Family rooms in hospitals are clinical-free spaces away from children's wards to support families of hospitalised children. This publication outlines a plan to review the literature about hospital family rooms, including economic costs and benefits, and the impact on the wellbeing of children, families and hospital staff.
Ronald McDonald House Charities (RMHC) Australia is commissioning research to build an evidence base on the value of their support program for families with seriously ill children. This project is a review of the Australian and international literature on the role, alternatives to, and value of Ronald McDonald Family Rooms, including their economic costs and benefits, and impact on the wellbeing of children, families and the hospital. Family Rooms are ‘clinical-free spaces’ that aim to offer support to families with children who are hospitalised, outpatients or undergoing same day surgery, by providing services, for example kitchen and laundry facilities, and embracing an approach to care that focuses on the family as a whole (family-centred care). The review will report on existing evidence from all relevant fields, including child, family, health care and service system perspectives, in order to draw evidence-based practice implications about the ways in which Family Rooms and their alternatives can have a positive impact on families’ and children’s wellbeing and health care effectiveness. Central to the success of the review is the identification of all relevant national and international studies, comparing relevant findings, interventions and research methodologies across different settings and disciplines, and building on the research findings of current and previous RMHC Global research. The findings of the literature review will be complemented by summaries of routinely collected administrative data on the use of the Family Rooms in Australia. They will inform the development of RMHC investment strategies and research program and be of interest across different communities of research and practice that operate family-centred programs and require evidence of their effectiveness, for example government, nongovernment and private providers.

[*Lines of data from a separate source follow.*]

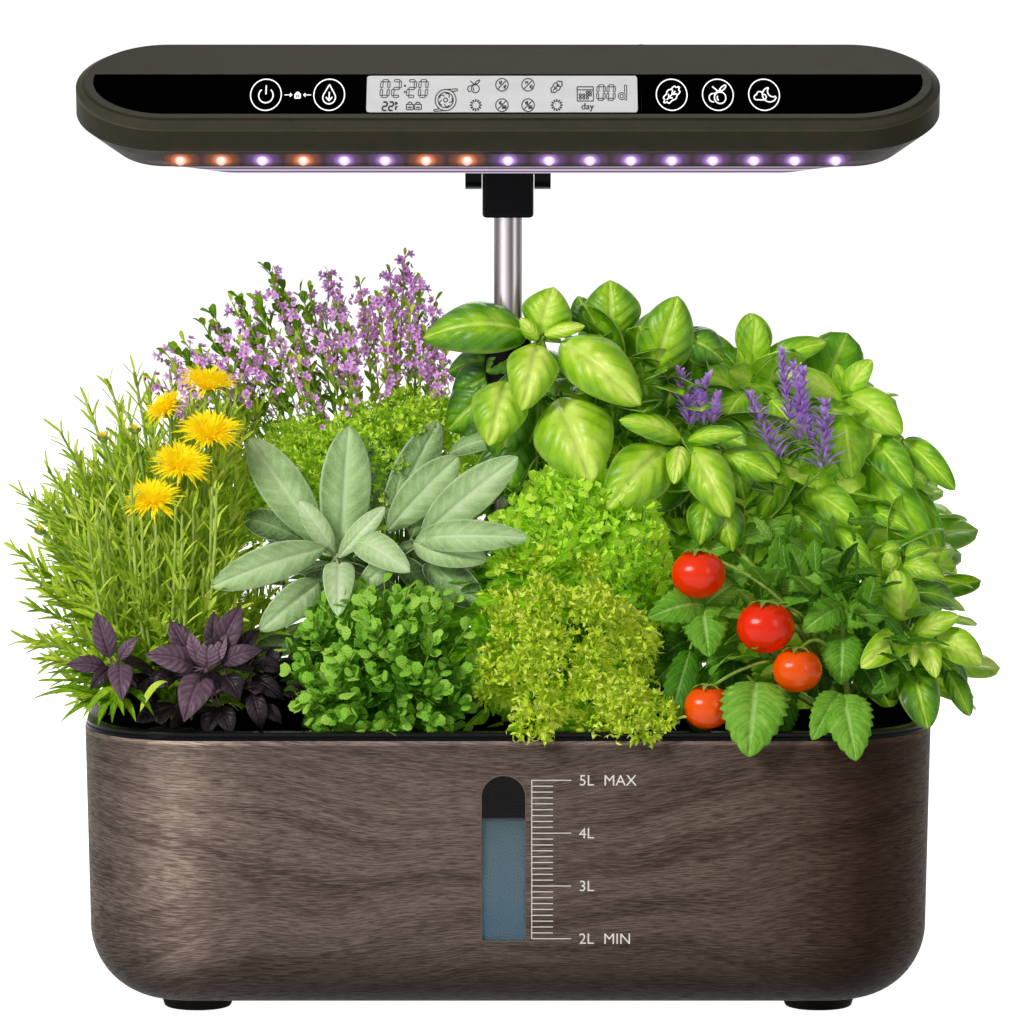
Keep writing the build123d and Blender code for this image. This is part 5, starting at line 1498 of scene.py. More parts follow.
def lace(chance, number, centre, radii, length, width, power=2.0):
    """Narrow curled strips that stand out of a crown's skin in all directions, brightest at their tips."""
    base, out = scatter(chance, number, centre, radii, 0.6, 1.0, -0.7, power)
    direction = unit(out + 0.7 * chance.normal(size=out.shape))
    sizes = (length * (0.6 + 0.6 * chance.random(len(base))))[:, None]
    curl = unit(np.cross(direction, chance.normal(size=out.shape)))
    strips = blades(base, base + direction * sizes, width, curl * 0.3 * sizes, curl, spread_of(0.2, 0.2), 4, 2, 0.4)
    return strips, 0.25 + 0.4 * np.linspace(0, 1, 5)[None, :, None] + 0.35 * chance.random((len(base), 1, 1))


def shade_leaves(chance, name, offset, radii, number, tone=0.05, length=22, width=11):
    """Leaves of low tone, painted shade, that fill the inside of a crown; offset is from the pod's place, in
    millimetres.
    """
    grids, _ = dome_leaves(chance, number, pod_place(name) + mm(*offset), mm(*radii), length * MM,
                           width * MM, basil_leaf, (8, 4), relief=mild_quilt, low=0.3, high=0.85, floor=-0.95)
    inner = Piece().add(grids, tone + 0.25 * chance.random(len(grids)))
    return inner


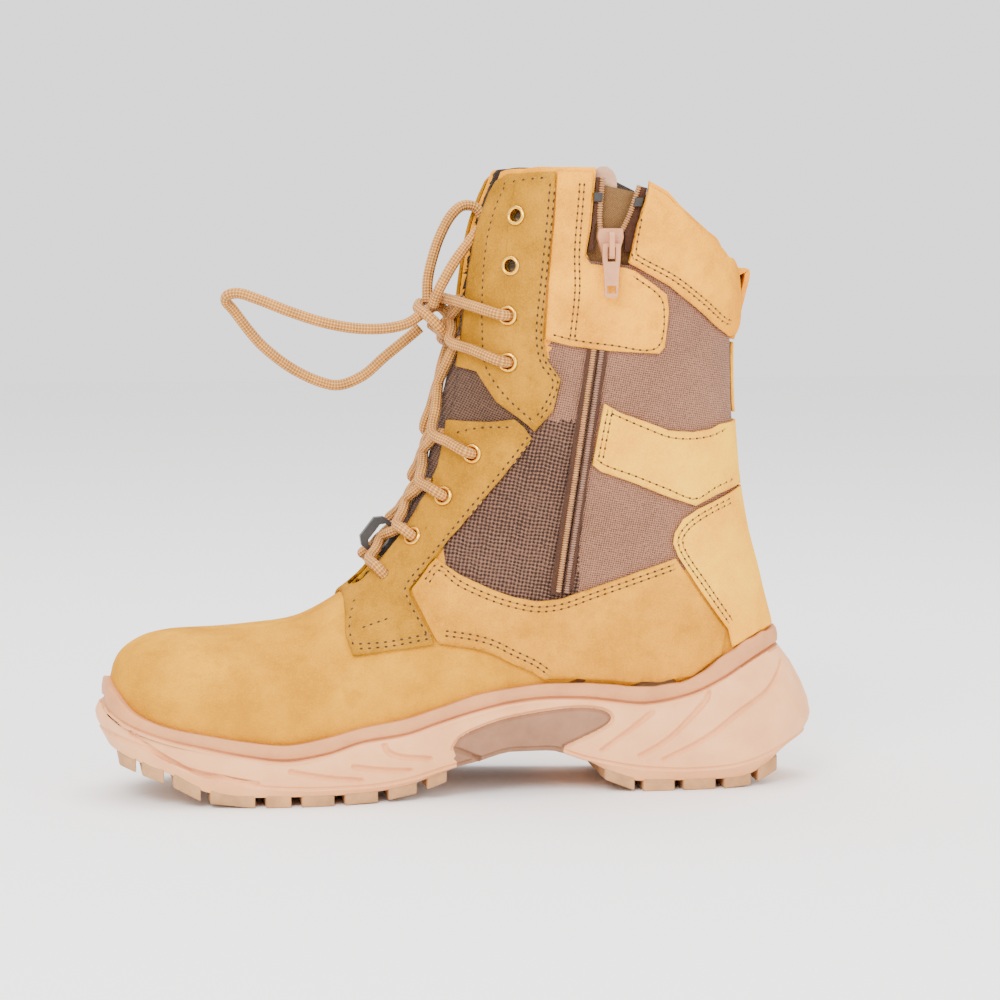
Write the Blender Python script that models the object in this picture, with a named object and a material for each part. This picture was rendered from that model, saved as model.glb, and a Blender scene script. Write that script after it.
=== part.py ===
# Combat boot with a side zip, right foot. The toe points to -X, the inner side faces -Y.
import math
from collections import namedtuple

import bmesh
import bpy
import numpy as np
from mathutils import Vector
from mathutils.bvhtree import BVHTree

MM = 0.001

# Driving sizes of the boot
SOLE_LENGTH = 312 * MM
BOOT_HEIGHT = 266 * MM
BALL_WIDTH = 102 * MM
SOLE_WIDTH = 109 * MM

# Thicknesses and clearances
WALL = 2.2 * MM
OVERLAY = 1.4 * MM
COLLAR_PADDING = 3.2 * MM
GAP = 0.3 * MM
INSOLE = 3.5 * MM
TONGUE = 2.6 * MM
RAND = 3.2 * MM
LUG_HEIGHT = 4.5 * MM
GROOVE_DEPTH = 1.0 * MM
RIM_CLEARANCE = 2.0 * MM

# How finely round shapes are divided
RING_SEGMENTS = 20
LONGEST_STEP = 30 * MM
OUTLINE_STEPS = 2

# Sections of the last, from the toe tip round the heel and up the shaft. Each lies in the plane
# through a front point, a back point and the Y axis. along is a share of SOLE_LENGTH from its
# middle, up a share of BOOT_HEIGHT, and swing, medial and lateral are shares of BALL_WIDTH.
# centre is where along the section it is widest, counted from its back point.
Section = namedtuple("Section", "name front_along front_up back_along back_up swing medial lateral "
                     "centre front_fullness back_fullness")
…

RMHC is a quasi-federated organisation with a national body and local House Chapters that support families with seriously ill children via a suite of programs, of which the Family Rooms are a key strategic priority. A unique feature of the RMHC structure lies in the corporate relationship with McDonalds Australia Ltd (McDonalds). As McDonald’s preferred charity, RMHC receives significant funding from the corporation.
Family Rooms reflect an approach to care that focuses on the family as a whole. When a child is admitted into hospital, the whole family is affected, rendering a need for the impact of the child's admission on all family members to be considered by the hospital, nurses, and doctors. 'Family-centred care' (FCC) is an approach to paediatric health care founded on the belief children’s and families’ wellbeing are best achieved by involving the whole family in the plan of care, enabling them to meet the needs of their child. Although there is no agreed definition of FCC in the literature, there is a growing agreement on the principles that inform FCC, in particular, information sharing, respect and dignity, partnership and collaboration, negotiation, and care in the context of family and community. These principles qualify FCC as the main theoretical framework within which to investigate and understand the function of Family Rooms in Australia and internationally.
This review will explore the available evidence on the role, alternatives to, and value of Family Rooms from the perspectives of all parties involved, i.e. the children and their families, House Chapters, volunteers, hospital staff members and main stakeholders, and with reference to a wide range of health and wellbeing outcomes and their relevance in relation to FCC and support. This approach will enable RMHC to identify best practices, understand how support can be best delivered to families and children and contribute to the international evidence base.